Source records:

+ + +

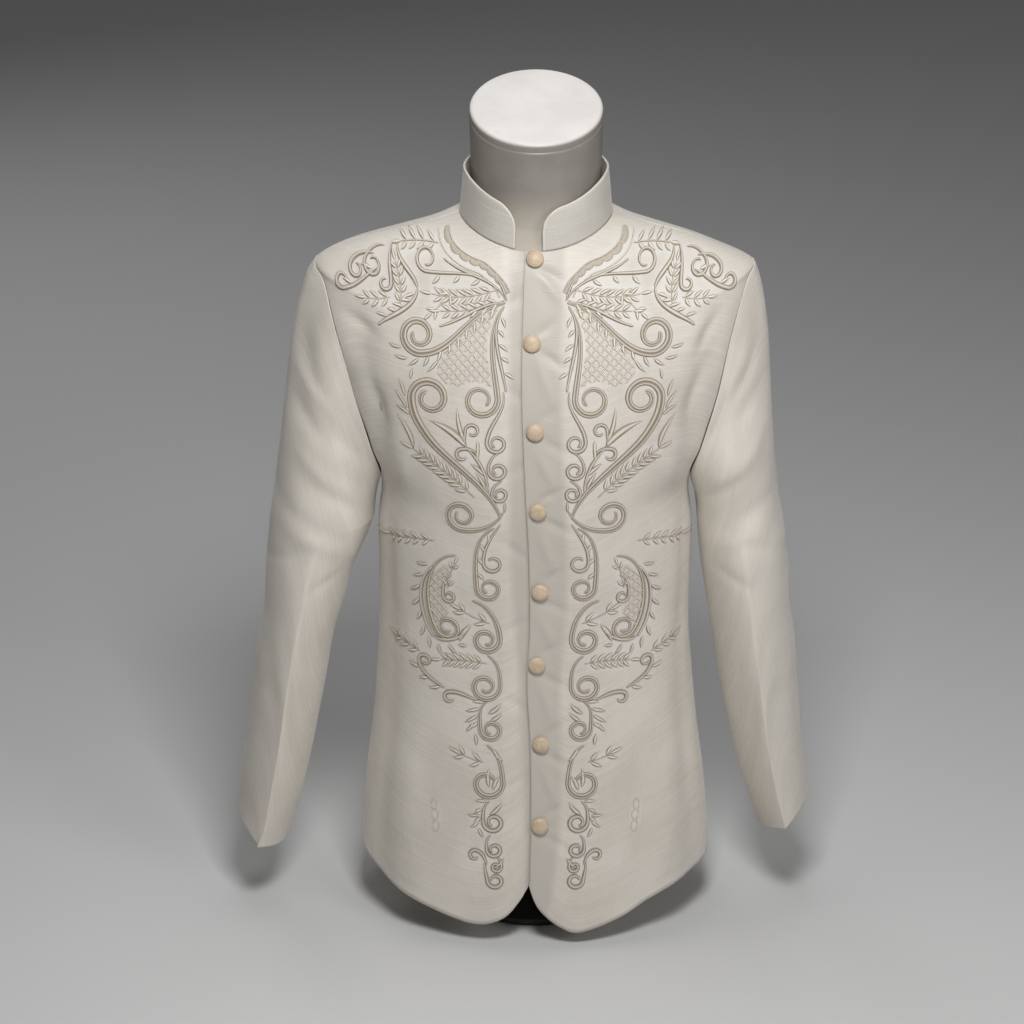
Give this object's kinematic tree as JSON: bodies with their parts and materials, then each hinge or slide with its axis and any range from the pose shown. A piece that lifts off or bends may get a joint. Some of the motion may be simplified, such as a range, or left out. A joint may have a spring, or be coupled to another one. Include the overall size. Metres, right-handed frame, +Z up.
{
  "type": "embroidered barong coat on a limbless dress form",
  "caption": "Ivory barong coat with a standing collar, embroidered fronts, set-in sleeves and a covered-button front, worn by a smooth limbless dress form on a low steel stand.",
  "frame": {"origin": "centre of the stand plate's underside, under the middle of the dress form", "axes": "+Z up; the coat's front faces -Y; +X is the wearer's left, which is on the viewer's right"},
  "size_m": [0.604, 0.2641, 0.8837],
  "materials": {
    "cloth": "soft sheen, fine plain weave",
    "collar_cloth": "stiffened, satin edge",
    "embroidery_thread": "raised satin stitch",
    "button_cloth": "cloth-covered, satin",
    "form": "painted, satin",
    "black_steel": "black powder coat"
  },
  "bodies": {
    "root": {"front_left": "cloth", "front_right": "cloth", "back": "cloth", "sleeve_left": "cloth", "sleeve_right": "cloth", "collar": "collar_cloth", "scroll_left_chest": "embroidery_thread", "scroll_left_middle": "embroidery_thread", "scroll_left_heart": "embroidery_thread", "scroll_left_waist": "embroidery_thread", "scroll_left_crescent": "embroidery_thread", "scroll_left_skirt": "embroidery_thread", "scroll_right_chest": "embroidery_thread", "scroll_right_middle": "embroidery_thread", "scroll_right_heart": "embroidery_thread", "scroll_right_waist": "embroidery_thread", "scroll_right_crescent": "embroidery_thread", "scroll_right_skirt": "embroidery_thread", "button_1": "button_cloth", "button_2": "button_cloth", "button_3": "button_cloth", "button_4": "button_cloth", "button_5": "button_cloth", "button_6": "button_cloth", "button_7": "button_cloth", "button_8": "button_cloth", "form_torso": "form", "neck_cap": "form", "stand_plate": "black_steel", "stand_post": "black_steel"}
  },
  "joints": []
}
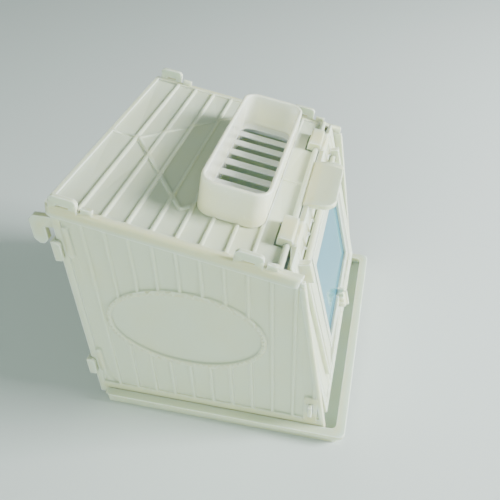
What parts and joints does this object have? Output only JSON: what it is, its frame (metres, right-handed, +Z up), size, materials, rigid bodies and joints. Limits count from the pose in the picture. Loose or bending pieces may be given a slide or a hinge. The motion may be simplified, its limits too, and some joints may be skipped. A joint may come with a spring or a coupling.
{
  "type": "parrot breeding box",
  "caption": "Clip-together plastic nest box that hangs on a cage, with a slotted roof basket, a hinged front with a window door and turn latch, and a pull-out tray.",
  "frame": {"origin": "middle of the overall box, on the surface that the tray stands on", "axes": "+Z up; -Y out of the front, where the window door, the thumb tab and the tray's front rim are; +Y to the back, where the hooks and the round entrance are; +X to the right seen from the back"},
  "size_m": [0.1502, 0.149, 0.1352],
  "materials": {
    "panels": "semi-matt cream polypropylene, slightly translucent",
    "tray": "semi-matt cream polypropylene",
    "window": "clear, pale blue-grey polystyrene",
    "knob": "semi-matt pale cream polypropylene"
  },
  "bodies": {
    "shell": {"side_left": "panels", "side_right": "panels", "back_panel": "panels", "front_sill": "panels", "roof_panel": "panels", "roof_basket": "panels"},
    "tray": {"tray": "tray"},
    "front_flap": {"front_panel": "panels"},
    "window_door": {"door_frame": "panels", "window_pane": "window"},
    "latch": {"latch_knob": "knob", "latch_cam": "knob"}
  },
  "joints": [
    {"name": "tray_slide", "type": "slide", "parent": "shell", "child": "tray", "axis": [0, -1, 0], "range_m": [0, 0.115]},
    {"name": "flap_hinge", "type": "hinge", "parent": "shell", "child": "front_flap", "pos_m": [0, -0.03899, 0.10843], "axis": [-1, 0, 0], "range_deg": [0, 95]},
    {"name": "door_hinge", "type": "hinge", "parent": "front_flap", "child": "window_door", "pos_m": [0, -0.04744, 0.09614], "axis": [-1, 0, 0], "range_deg": [0, 100]},
    {"name": "latch_turn", "type": "hinge", "parent": "window_door", "child": "latch", "pos_m": [0, -0.06056, 0.03294], "axis": [0, -0.9781, 0.2079], "range_deg": [0, 90]}
  ]
}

+ + +

→ What is being asked
Filter the records down to the lines that contain the string "materials", and copy those lines.

→ Task result
Give this object's kinematic tree as JSON: bodies with their parts and materials, then each hinge or slide with its axis and any range from the pose shown. A piece that lifts off or bends may get a joint. Some of the motion may be simplified, such as a range, or left out. A joint may have a spring, or be coupled to another one. Include the overall size. Metres, right-handed frame, +Z up.
  "materials": {
What parts and joints does this object have? Output only JSON: what it is, its frame (metres, right-handed, +Z up), size, materials, rigid bodies and joints. Limits count from the pose in the picture. Loose or bending pieces may be given a slide or a hinge. The motion may be simplified, its limits too, and some joints may be skipped. A joint may come with a spring or a coupling.
  "materials": {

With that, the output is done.